For those into RV pastimes, weight and power is the customer want and demand, and low FE is an unavoidable consequence.

 

Now, once upon a time, Ford used to make 3 door hatchbacks called Escorts.  I drove them for years and it was my car of choice.  They were fun, peppy and extremely practical.  You could actually go to Home Depot and buy some stuff and bring it home.  I always got 45MPG on my commuting, and 54MPG on highway trips.

 

Our European CEO, Jac Nasser did away with it and mandated that corporate resources be funnelled into the Premium Automotive Groug (especially Volvo, Jaguar, LandRover) and only into big SUVs and super trucks.  He specifically starved North American car for resources.  In my opinion, a going out of business decision, but he was loudly hailed by Wall Street and Forbes as some kind of genius.  The executives that didn't agree, found their careers ended.

 

Although I agree that super high paid executives is an ugly thing, in the end it is chump change in terms of corporate dollars and has nothing to do with Toyota's success.  IMHO, the "Board of Directors" form of business is a significant evil; you scratch my back and I'll scratch yours.  This gets in the way of engineering talent and ideas, of which there is plenty at the old Big-3.

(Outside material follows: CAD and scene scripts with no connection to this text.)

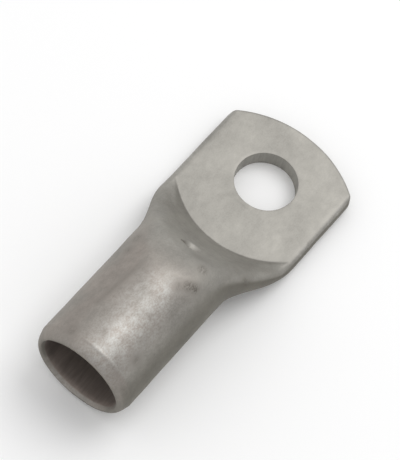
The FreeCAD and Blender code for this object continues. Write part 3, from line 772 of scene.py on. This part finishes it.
# %% [markdown]
# ## Sewing the sheets
#
# A sheet's faces are the squares of its grid of points. Put into one mesh, the three sheets still have
# doubled points along their borders. `remove_doubles` merges those, and `recalc_face_normals` turns every
# face outwards, after which no edge may be left open.

# %% One closed mesh
MERGE_DISTANCE = 2e-7
SHORTEST_EDGE = 1e-8


def grid_faces(rows, columns, start, closed):
    """The four corners of each square of a grid whose points are numbered row by row from start.

    They are a point, the next in its row, and the same two a row further on. A closed grid joins its last
    column to its first.
    """
    column = np.arange(columns if closed else columns - 1)
    first = start + np.arange(rows - 1)[:, None] * columns + column
    after = start + np.arange(rows - 1)[:, None] * columns + (column + 1) % columns
    return np.stack([first, after, after + columns, first + columns], axis=-1).reshape(-1, 4)


points, faces, finish_of = [], [], []
for sheet, closed, finish_numbers in (
    (tube_sheet, True, tube_finish),
    (rim_sheet, False, rim_finish),
    (face_sheet, True, face_finish),
):
    squares = grid_faces(*sheet.shape[:2], sum(map(len, points)), closed)
    faces.append(squares)
    points.append(sheet.reshape(-1, 3))
    gaps = len(sheet) - 1
    finish_of.append(np.broadcast_to(finish_numbers, (gaps, len(squares) // gaps)).ravel())
points, faces, finish_of = (np.concatenate(part) for part in (points, faces, finish_of))
lug = add_mesh("lug_skin", points * MM, faces.tolist())
lug.data.polygons.foreach_set("material_index", finish_of)

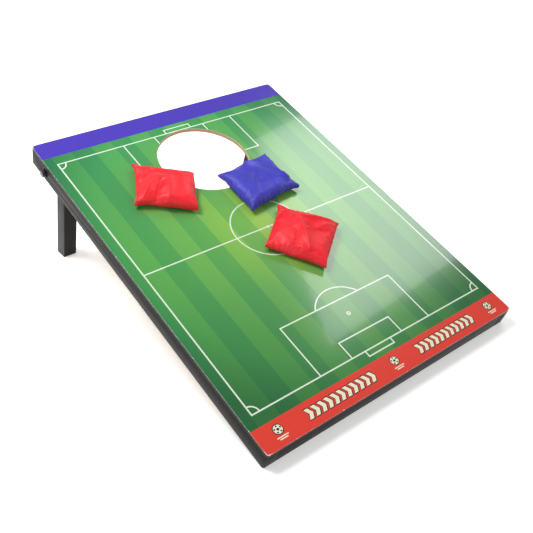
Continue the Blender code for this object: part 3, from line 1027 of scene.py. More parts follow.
@dataclass
class PitchMarkings:
    """The white lines of the pitch, as thin closed layers of ink on the film."""

    deck: DeckFrame
    film: PrintedFilm
    line: float = 2.05 * MM
    touch_x: float = 214.0 * MM
    goal_y: float = 247.0 * MM
    box_x: float = 103.0 * MM
    box_y: float = 161.3 * MM
    small_box_x: float = 47.2 * MM
    small_box_y: float = 219.0 * MM
    net_x: float = 23.7 * MM
    net_depth: float = 9.0 * MM
    circle_radius: float = 57.3 * MM
    spot_y: float = 186.6 * MM
    spot_radius: float = 2.6 * MM
    spot_line: float = 1.7 * MM
    dot_radius: float = 2.3575 * MM
    dot_height: float = 0.16 * MM
    dot_lift: float = 0.01 * MM
    dot_sides: int = 32
    arc_radius: float = 47.4 * MM
    corner_radius: float = 12.0 * MM
    arc_step: float = 2.0 * MM
    ring_weld: float = 0.01 * MM
    hole_gap: float = 0.4 * MM
    white: str = "#E2F0DC"

    def build(self) -> None:
        """Build the straight lines, the round lines and the spots, and clear them from the hole."""
        ink = ScreenInk(self.white).material("white_screen_ink", self.deck)
        for marks in (self.straight_lines(), self.round_lines()):
            marks.data.materials.append(ink)
            carve(marks, self.film.hole_tool(self.hole_gap))
            self.deck.mount(marks, "board")

    def straight_lines(self) -> bpy.types.Object:
        """Divide a plane along both edges of every line, drop what is no line and raise the rest."""
        half = self.line / 2.0
        deselect_all()
        bpy.ops.mesh.primitive_plane_add(size=1.0)
        lines = added("pitch_straight_lines")
        lines.scale = (2.0 * (self.touch_x + half), 2.0 * (self.goal_y + self.net_depth + half), 1.0)
        bake_transform(lines)
        xs = (self.touch_x, self.box_x, self.small_box_x, self.net_x)
        ys = (self.goal_y + self.net_depth, self.goal_y, self.small_box_y, self.box_y)
        cuts = [((side * x + edge * half, 0.0, 0.0), AXIS_X) for x in xs for side in SIGNS for edge in SIGNS]
        cuts += [((0.0, side * y + edge * half, 0.0), AXIS_Y) for y in ys for side in SIGNS for edge in SIGNS]
        cuts += [((0.0, edge * half, 0.0), AXIS_Y) for edge in SIGNS]
        edit(lines)
        for point, normal in cuts:
            bpy.ops.mesh.select_all(action="SELECT")
            bpy.ops.mesh.bisect(plane_co=point, plane_no=normal, threshold=MERGE_GAP)
        leave_edit()
        select_parts(lines, "FACE", lambda p: not self.is_line(abs(p.x), abs(p.y)))
        bpy.ops.mesh.delete(type="FACE")
        leave_edit()
        return raised(lines, Layer.MAIN_LINES)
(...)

----- Original Message -----

From: RC

Sent: Tuesday, May 22, 2007 1:02 PM

Subject: Re: E-M:/ USDA Report Highlights Ethanol-Corn Domino Effect

 

Toyota did announce that they were transitioning to all, or mostly, hybrid in the future...

Toyota is a corporation and will do and make whatever provides the best return for their investor's dollars... Funny that their HUMONGOUS truck was recalled recently...

Whatever...

I'm not here to argue Toyota's motives. Yes they don't have the legions of retired workers that the US big three want to die already but they also don't pay their leaders extremely high salaries either, from what I've heard... Recalls are a political football. Would anyone be surprised that they are under reported?